Liz and I sit up with a start. I lean off the bed to look out the window into the night, through the thick wooden blinds. I see smoke drifting in front of headlights 30 yards away.

“Somebody call 9-1-1,” a voice outside in the dark says. It’s a young woman, obviously in tears, talking at a normal volume.

We jump out of bed and throw our clothes back on. I have no idea what time it is. I have no idea what my plan is, but while I quickly tie my shoes I ask Liz, “Do you know CPR?” She responds, but her answer doesn’t register in my head. I have faith that I will know what to do when we get to the car and the potentially injured passengers, but no evidence in my past suggests I should feel that capable.

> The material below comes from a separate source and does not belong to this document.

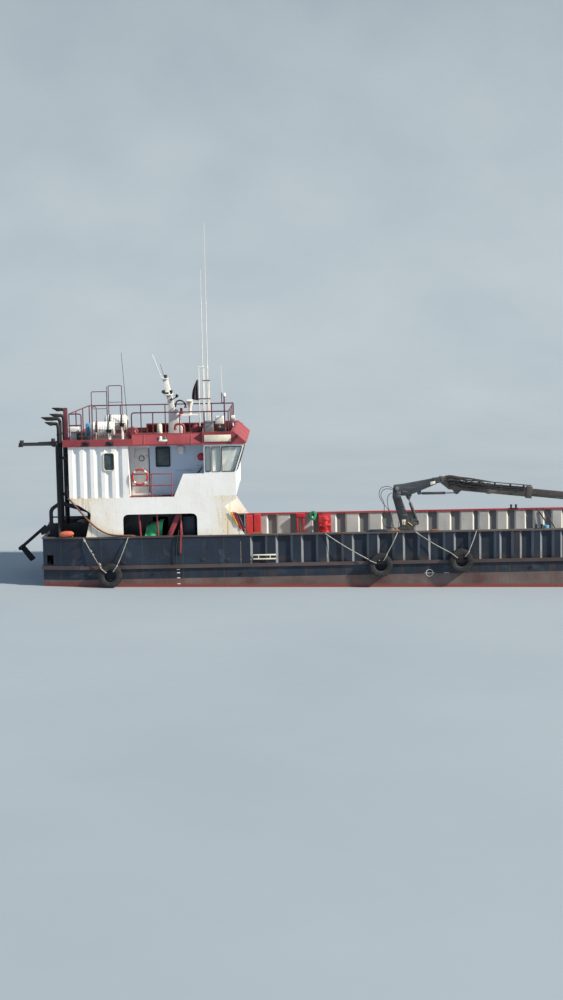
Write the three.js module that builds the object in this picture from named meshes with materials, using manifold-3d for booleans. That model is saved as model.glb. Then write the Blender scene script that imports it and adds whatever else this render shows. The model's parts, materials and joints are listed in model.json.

Outside, the December air is cold on my skin. We run down the few steps to Liz’s front yard and up the street to where the car I saw through the window has slammed into a telephone pole at the intersection of Liz’s small street and the four-laned Cantrell Road that continues up the hill. In the car, a young woman sits in the passenger’s seat, conscious, but clearly dazed. The girl who was driving walks around aimlessly, bleeding from her head, eyes bugged out. Blood smeared across her face, her injuries appear more brutal than they probably are. Through tears, she tells a man—the only neighbor who beat us to the scene—that the guy in the other car ran away on foot. The other car is a small, late-90s Honda of some kind, red, still in the middle of the road, driver’s door standing wide open.

The minimal, late-night traffic easing up on the scene halts. People get out. Neighbors walk up Lilac Drive to Cantrell. There is no longer a reason for Liz and me to be here, so we turn back and walk toward her house. The wrecked car’s headlights shine on the faces of Liz’s neighbors walking slowly toward the accident as we walk away. Most of them are wearing some modified version of their pajamas with jackets and shoes added. 

“Hello,” I say to a woman who looks familiarly at Liz. It suddenly feels like a coming out party for us as a couple. I’ve never seen these people and they’ve never seen me. They might recognize my little white truck, but not my face. They know Liz’s ex who lived with her in this house. But now here I am with her in the middle of the night. The situation is as clear as I would like it to be.

Back inside, we get back into bed. We hold each other and talk about how quickly things can change in life—one minute you’re alone, the next you have someone, or vice versa—and how a single event like a car accident can alter everything. We talk about how those girls will always remember tonight, and how we might play a small role in that memory. 

The adrenaline of the car accident and the cold air and the desire to know we are not alone overtakes us. The neighbors’ voices outside in the street make everything real. Things happen to people. We are here together. We have each other. As the blue lights from the police car pass through the edges of the blinds to light up Liz’s room, everything seems tactile and vulnerable and intense. And I wonder if, like the girls, we will always remember tonight when we were here together.